PROBLEM STATEMENT: From the entries below, copy exactly the lines from the one that contains "Reconstruct the object" through the one that contains "in the hook.", both included, and only those.

DATASET RECORDS:
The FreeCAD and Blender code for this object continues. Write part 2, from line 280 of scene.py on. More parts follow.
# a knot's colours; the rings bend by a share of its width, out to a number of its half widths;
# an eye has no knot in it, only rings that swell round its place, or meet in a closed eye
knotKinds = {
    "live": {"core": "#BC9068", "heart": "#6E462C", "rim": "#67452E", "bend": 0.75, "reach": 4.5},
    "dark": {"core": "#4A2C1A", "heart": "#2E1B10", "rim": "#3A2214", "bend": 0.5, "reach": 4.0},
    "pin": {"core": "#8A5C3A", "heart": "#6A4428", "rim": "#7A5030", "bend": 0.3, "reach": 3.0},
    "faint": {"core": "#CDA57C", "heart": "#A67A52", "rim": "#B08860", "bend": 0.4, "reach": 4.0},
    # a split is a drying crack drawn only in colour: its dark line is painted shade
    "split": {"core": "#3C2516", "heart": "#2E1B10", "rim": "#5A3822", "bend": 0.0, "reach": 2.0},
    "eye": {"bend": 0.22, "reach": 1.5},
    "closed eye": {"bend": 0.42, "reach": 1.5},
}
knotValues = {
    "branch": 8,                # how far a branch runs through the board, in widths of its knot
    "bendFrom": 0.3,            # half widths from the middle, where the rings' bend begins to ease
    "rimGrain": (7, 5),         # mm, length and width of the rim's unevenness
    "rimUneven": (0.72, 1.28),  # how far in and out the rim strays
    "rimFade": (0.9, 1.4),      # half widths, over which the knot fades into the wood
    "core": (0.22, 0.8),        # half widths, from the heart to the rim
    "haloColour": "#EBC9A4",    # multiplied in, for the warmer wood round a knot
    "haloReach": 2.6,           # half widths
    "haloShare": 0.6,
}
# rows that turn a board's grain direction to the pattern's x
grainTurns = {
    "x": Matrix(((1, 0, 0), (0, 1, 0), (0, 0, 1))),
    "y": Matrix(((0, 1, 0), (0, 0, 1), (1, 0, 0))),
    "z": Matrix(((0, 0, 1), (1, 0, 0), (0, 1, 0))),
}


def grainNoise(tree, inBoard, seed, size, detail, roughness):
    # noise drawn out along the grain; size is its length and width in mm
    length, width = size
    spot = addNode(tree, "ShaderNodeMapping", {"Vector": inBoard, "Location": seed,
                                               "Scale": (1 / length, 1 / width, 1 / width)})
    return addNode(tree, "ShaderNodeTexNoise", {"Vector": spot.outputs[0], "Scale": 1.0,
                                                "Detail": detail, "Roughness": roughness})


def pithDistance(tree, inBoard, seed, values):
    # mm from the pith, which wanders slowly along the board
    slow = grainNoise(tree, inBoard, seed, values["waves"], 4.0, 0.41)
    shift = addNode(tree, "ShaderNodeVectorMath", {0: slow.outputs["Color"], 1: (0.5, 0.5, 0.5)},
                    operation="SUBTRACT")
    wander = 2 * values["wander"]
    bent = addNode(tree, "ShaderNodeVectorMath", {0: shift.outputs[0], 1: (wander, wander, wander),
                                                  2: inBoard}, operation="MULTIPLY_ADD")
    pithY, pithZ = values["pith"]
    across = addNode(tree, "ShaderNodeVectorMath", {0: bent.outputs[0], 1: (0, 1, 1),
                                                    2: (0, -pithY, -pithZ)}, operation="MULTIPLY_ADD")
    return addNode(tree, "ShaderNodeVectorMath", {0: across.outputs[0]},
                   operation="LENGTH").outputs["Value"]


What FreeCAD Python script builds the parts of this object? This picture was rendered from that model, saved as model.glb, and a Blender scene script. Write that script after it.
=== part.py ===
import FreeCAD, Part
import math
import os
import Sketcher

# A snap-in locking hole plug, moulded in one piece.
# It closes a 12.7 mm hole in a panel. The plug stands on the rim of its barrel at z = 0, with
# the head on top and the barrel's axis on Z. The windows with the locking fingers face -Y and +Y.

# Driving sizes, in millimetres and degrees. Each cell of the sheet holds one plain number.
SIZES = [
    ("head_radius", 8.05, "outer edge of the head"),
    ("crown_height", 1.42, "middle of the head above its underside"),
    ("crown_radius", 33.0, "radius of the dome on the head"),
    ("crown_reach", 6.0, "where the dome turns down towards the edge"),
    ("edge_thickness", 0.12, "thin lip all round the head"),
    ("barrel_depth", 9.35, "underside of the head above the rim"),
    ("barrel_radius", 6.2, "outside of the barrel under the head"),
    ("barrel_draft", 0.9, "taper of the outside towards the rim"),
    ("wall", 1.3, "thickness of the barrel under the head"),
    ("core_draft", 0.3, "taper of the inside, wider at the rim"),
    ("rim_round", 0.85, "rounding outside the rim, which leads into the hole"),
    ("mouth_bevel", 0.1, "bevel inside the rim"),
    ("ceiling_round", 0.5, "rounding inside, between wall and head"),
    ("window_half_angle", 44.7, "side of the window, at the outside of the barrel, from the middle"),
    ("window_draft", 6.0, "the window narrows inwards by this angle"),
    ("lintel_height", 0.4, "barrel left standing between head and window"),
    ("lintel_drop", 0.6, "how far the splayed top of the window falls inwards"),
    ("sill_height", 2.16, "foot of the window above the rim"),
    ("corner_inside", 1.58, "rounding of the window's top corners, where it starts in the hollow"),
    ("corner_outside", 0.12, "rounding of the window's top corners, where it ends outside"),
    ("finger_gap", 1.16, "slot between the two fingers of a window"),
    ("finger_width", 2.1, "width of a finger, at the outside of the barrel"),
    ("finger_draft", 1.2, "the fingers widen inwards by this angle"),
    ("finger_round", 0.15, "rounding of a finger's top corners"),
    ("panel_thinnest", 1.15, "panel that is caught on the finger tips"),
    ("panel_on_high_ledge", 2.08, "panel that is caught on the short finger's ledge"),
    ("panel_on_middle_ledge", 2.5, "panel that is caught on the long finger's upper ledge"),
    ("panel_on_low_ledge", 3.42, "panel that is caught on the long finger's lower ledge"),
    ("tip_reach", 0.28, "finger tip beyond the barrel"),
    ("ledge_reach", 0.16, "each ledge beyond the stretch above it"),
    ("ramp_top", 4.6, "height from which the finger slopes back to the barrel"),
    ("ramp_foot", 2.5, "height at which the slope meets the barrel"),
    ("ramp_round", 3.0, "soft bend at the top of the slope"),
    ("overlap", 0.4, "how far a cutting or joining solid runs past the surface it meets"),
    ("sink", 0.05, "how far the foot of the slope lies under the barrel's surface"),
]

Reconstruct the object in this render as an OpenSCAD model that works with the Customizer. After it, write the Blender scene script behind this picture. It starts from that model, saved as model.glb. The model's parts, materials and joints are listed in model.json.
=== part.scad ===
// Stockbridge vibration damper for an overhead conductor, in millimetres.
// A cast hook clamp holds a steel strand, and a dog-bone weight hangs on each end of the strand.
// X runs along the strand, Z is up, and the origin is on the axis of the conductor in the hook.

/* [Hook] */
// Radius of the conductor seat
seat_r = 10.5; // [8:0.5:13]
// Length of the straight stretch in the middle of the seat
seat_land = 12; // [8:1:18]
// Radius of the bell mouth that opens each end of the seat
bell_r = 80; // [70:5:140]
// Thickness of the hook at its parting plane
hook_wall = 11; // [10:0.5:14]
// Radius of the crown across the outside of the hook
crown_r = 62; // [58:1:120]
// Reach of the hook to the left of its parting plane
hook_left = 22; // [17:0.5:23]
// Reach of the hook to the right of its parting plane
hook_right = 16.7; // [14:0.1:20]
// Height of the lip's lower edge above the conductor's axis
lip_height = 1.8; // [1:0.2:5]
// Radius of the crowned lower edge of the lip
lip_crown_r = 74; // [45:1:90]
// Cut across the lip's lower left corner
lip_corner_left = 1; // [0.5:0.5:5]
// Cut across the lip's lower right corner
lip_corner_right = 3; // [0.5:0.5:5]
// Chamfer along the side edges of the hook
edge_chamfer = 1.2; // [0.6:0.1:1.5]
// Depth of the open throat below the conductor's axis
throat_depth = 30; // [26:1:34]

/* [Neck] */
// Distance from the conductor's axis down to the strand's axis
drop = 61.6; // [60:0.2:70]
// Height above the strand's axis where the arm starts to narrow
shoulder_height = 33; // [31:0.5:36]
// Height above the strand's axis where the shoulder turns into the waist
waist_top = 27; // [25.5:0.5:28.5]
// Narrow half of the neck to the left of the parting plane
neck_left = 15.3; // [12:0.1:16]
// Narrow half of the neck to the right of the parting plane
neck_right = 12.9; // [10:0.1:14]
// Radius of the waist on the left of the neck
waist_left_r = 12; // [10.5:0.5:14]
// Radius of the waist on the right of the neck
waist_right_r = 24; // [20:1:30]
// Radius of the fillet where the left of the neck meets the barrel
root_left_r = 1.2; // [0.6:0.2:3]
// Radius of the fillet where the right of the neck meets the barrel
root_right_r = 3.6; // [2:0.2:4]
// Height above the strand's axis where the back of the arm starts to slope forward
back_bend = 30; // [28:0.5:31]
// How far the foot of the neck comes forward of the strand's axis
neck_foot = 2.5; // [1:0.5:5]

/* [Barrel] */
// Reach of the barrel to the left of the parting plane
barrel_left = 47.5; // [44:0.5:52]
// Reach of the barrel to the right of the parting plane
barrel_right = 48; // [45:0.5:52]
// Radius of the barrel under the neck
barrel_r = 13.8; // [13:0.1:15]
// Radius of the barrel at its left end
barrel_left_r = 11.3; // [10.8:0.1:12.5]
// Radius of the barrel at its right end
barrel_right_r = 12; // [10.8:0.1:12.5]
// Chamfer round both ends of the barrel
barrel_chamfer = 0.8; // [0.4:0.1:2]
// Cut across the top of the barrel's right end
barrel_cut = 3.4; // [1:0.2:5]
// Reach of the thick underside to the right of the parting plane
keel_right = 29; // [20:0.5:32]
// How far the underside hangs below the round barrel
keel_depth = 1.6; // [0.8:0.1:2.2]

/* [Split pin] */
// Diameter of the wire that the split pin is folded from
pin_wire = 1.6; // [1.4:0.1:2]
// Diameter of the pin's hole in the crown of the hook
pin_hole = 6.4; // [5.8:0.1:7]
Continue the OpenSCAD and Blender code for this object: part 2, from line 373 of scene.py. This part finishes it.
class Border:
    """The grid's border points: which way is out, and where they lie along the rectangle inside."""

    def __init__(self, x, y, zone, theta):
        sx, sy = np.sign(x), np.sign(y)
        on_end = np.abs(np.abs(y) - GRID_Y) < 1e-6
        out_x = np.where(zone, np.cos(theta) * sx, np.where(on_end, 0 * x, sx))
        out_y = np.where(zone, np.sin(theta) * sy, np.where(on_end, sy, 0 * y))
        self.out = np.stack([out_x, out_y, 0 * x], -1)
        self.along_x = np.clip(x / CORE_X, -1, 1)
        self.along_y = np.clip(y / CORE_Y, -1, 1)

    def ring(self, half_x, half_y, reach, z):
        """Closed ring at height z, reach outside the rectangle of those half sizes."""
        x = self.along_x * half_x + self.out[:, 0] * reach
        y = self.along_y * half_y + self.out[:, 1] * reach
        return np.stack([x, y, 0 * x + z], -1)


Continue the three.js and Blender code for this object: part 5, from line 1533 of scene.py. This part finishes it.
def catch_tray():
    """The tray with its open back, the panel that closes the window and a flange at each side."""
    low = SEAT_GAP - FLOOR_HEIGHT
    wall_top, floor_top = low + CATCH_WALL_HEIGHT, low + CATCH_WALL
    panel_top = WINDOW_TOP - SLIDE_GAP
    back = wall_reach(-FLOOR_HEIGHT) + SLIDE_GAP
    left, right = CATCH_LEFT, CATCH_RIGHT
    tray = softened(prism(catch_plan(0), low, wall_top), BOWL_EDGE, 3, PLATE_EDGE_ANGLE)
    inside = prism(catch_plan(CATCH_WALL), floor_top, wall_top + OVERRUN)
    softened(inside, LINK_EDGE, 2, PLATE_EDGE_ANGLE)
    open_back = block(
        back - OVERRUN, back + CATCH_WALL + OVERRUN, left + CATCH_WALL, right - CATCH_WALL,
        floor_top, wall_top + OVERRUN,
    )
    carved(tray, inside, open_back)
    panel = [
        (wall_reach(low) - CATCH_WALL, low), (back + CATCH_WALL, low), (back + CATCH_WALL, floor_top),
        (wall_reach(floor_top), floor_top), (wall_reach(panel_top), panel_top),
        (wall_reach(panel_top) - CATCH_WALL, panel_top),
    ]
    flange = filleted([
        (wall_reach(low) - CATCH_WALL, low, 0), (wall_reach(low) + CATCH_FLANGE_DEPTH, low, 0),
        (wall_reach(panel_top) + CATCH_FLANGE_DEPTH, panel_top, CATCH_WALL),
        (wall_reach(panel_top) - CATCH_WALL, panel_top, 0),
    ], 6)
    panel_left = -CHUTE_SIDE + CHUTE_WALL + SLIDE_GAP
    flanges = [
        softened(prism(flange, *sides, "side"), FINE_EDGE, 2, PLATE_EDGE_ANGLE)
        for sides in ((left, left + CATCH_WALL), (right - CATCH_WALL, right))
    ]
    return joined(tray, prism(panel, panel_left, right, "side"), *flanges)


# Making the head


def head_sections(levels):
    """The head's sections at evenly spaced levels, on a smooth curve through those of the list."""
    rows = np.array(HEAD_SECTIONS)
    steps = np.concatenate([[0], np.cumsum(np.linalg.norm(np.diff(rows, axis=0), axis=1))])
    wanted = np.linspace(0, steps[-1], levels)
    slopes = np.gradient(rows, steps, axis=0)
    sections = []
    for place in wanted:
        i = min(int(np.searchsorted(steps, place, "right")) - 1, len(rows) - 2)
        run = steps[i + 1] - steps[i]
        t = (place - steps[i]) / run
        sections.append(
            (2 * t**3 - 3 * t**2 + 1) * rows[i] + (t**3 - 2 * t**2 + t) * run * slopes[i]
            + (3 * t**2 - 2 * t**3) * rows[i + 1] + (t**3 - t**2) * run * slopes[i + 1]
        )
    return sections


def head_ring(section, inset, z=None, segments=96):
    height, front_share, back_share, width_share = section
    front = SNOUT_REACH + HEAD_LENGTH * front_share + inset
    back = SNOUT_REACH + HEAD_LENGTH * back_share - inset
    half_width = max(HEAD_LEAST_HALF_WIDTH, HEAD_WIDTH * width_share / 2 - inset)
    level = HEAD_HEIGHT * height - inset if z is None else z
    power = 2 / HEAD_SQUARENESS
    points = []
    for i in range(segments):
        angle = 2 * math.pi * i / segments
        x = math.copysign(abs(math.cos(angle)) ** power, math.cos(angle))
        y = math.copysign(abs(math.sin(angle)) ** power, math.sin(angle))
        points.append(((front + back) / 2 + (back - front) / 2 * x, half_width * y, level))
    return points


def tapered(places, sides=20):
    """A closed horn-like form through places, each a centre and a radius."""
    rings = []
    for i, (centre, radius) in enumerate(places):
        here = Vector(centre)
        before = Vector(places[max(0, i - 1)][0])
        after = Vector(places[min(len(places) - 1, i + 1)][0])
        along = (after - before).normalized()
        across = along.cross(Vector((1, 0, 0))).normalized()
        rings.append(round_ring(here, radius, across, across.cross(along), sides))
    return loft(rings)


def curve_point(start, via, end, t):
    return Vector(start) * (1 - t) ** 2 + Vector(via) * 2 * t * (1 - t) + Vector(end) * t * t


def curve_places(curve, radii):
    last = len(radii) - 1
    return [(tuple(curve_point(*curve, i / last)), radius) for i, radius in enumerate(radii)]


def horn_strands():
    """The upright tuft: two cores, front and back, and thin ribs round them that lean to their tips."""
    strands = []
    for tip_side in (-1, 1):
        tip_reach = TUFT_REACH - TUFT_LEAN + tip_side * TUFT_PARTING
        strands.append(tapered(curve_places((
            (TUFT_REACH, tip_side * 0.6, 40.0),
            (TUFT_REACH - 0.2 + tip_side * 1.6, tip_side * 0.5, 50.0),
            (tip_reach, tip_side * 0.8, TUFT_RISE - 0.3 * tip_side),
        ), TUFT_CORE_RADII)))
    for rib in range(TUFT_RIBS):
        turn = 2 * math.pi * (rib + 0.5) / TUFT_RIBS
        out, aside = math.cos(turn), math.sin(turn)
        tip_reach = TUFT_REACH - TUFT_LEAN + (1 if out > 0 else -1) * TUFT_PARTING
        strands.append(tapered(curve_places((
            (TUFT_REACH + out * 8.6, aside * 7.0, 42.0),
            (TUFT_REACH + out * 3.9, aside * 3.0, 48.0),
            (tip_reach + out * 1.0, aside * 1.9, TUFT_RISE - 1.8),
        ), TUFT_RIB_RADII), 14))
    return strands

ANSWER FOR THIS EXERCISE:
Reconstruct the object in this render as an OpenSCAD model that works with the Customizer. After it, write the Blender scene script behind this picture. It starts from that model, saved as model.glb. The model's parts, materials and joints are listed in model.json.
=== part.scad ===
// Stockbridge vibration damper for an overhead conductor, in millimetres.
// A cast hook clamp holds a steel strand, and a dog-bone weight hangs on each end of the strand.
// X runs along the strand, Z is up, and the origin is on the axis of the conductor in the hook.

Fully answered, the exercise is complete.